The parliamentary and presidential elections on Sunday will be manipulated, news-bg predicts:

“These elections are taking place against the background of the state of emergency imposed almost two years ago. This not only bolsters the position of the Turkish President Erdoğan in the country’s political processes, but also allows him to reduce the political latitude in the country to a minimum. … In the mainly Kurdish south-east of Turkey, elected mayors have been toppled and replaced with government people who are now in charge of organising the elections at the local level.
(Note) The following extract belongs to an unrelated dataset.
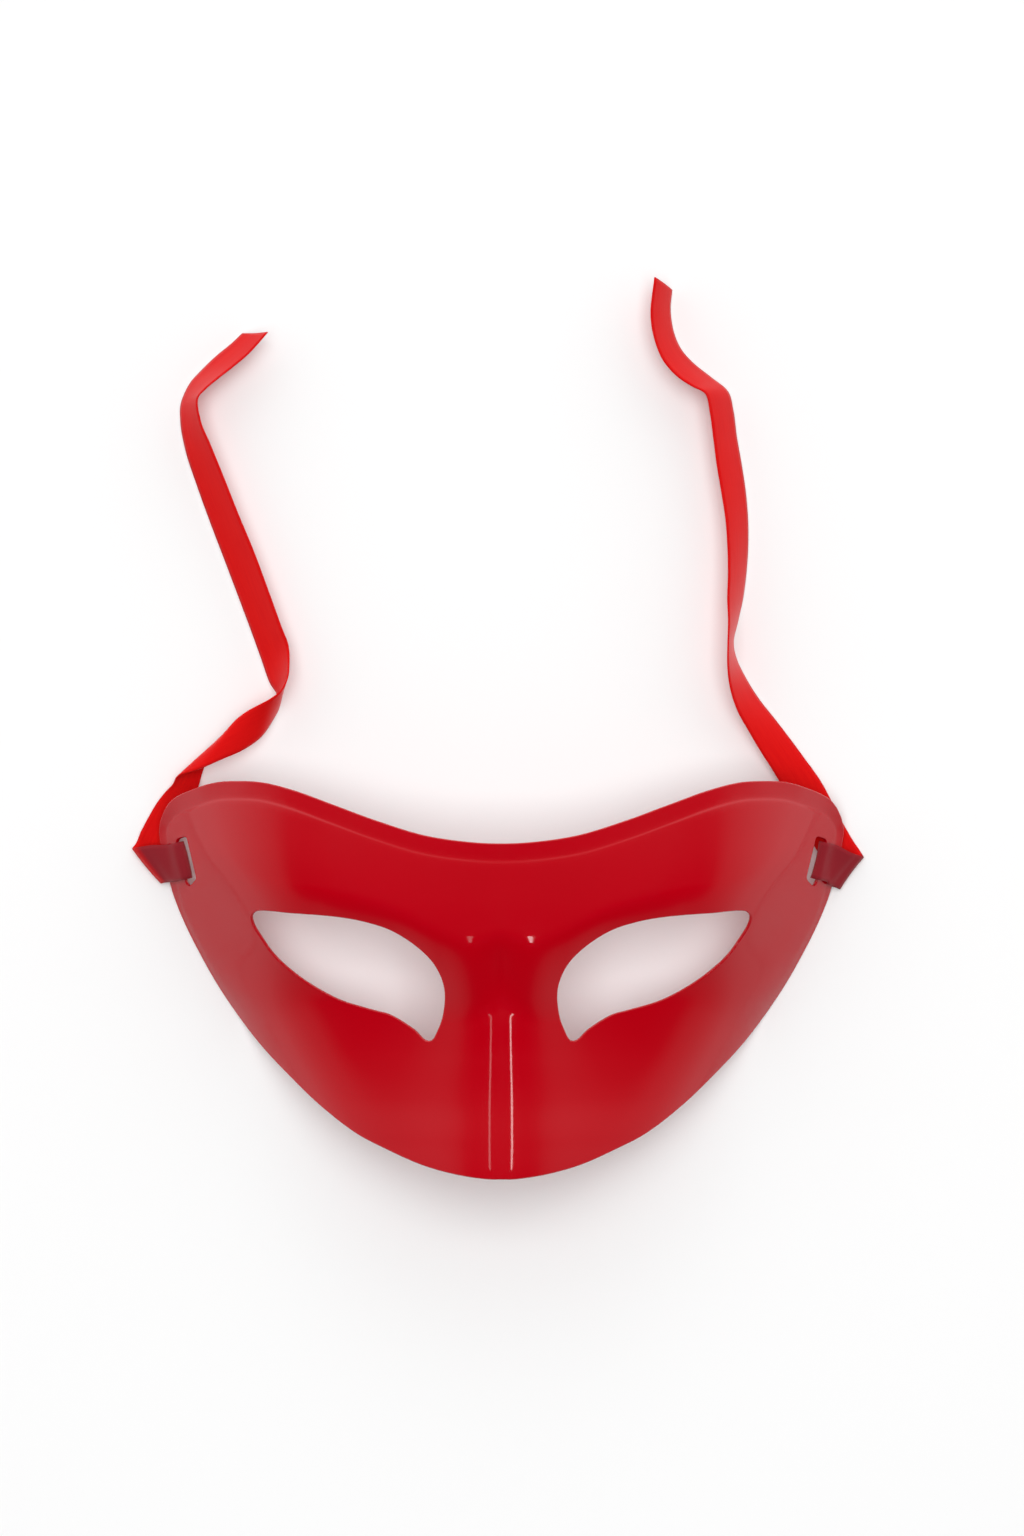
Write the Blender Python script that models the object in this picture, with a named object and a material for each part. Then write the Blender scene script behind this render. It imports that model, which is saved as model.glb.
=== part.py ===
"""A moulded plastic half mask with two flat ribbons, lying face up on a table.

The frame is in millimetres until the meshes are made: X is the wearer's left to right as the
photo shows it, Y points to the forehead, Z points up from the table. The mask is the same left
and right, so every table below gives one half.
"""

import math

import bpy
import numpy as np
from mathutils import Vector
from mathutils.geometry import delaunay_2d_cdt

# Driving sizes of the mask, in millimetres
MASK_WIDTH = 180.6
MASK_HEIGHT = 101.0
BROW_RISE = 36.6
CHEEK_RISE = 30.5
NOSE_RISE = 8.5
WALL = 1.0
# The margin is the flatter band along the trimmed edge, wide along the forehead, narrow below
MARGIN_FOREHEAD = 4.8
MARGIN_TEMPLE = 2.6
MARGIN_CHEEK = 1.5
MARGIN_DROP = 0.35
# Half the width of the rounded step, and the radius of the crease at its foot
MARGIN_SOFTNESS = 0.6
CREASE = 0.5
# Share of the wall's own fall that the margin keeps
MARGIN_FALL = 0.45
# Driving sizes of the ribbons
RIBBON_WIDTH = 10.0
RIBBON_THICKNESS = 1.0
# How coarse the facets are
FACET = 3.4
RIM_FACET = 2.8
RIBBON_FACET = 3.0

HALF_WIDTH = MASK_WIDTH / 2
HALF_HEIGHT = MASK_HEIGHT / 2

# Trimmed edge from the forehead's middle round the temple to the middle under the nose
# columns: share of the half width, share of the half height
OUTLINE = (
    (0.000, 0.686),
    (0.087, 0.693),
    (0.215, 0.726),
    (0.354, 0.801),
    (0.471, 0.877),
    (0.592, 0.954),
    (0.682, 0.993),
    (0.747, 1.000),
    (0.817, 0.994),
    (0.874, 0.968),
    (0.958, 0.899),
    (0.990, 0.815),
    (1.000, 0.736),
    (0.995, 0.664),
    (0.980, 0.555),
    (0.962, 0.402),
    (0.928, 0.246),
    (0.883, 0.087),
    (0.834, -0.069),
    (0.775, -0.225),
    (0.703, -0.378),
    (0.619, -0.521),
    (0.527, -0.662),
    (0.415, -0.800),
    (0.326, -0.873),
    (0.225, -0.943),
    (0.130, -0.982),
    (0.039, -1.000),
    (0.000, -1.000),
)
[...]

The aim is clear: to suppress the votes of the Kurds, most of whom oppose Erdoğan.”

The Times (GB) /

Don't be afraid to cooperate with Erdoğan

The West is toeing the same line as the Turkish president on many foreign policy issues, The Times believes:

“Let’s acknowledge that, despite misgivings, we share some of his goals. He wants a safety cushion between northern Syria and Turkey; so do we. He wants more money and respect for acting as a holding pen for more than three million Syrian refugees. Fair enough. The PKK is not just an enemy of Turkey, it’s on our terror lists too. ... It will never be easy to fit Erdogan into our understanding of how democracy should function but we should beware hypocrisy. In certain crucial ways, in an imploding Middle East, his interests coincide with ours.”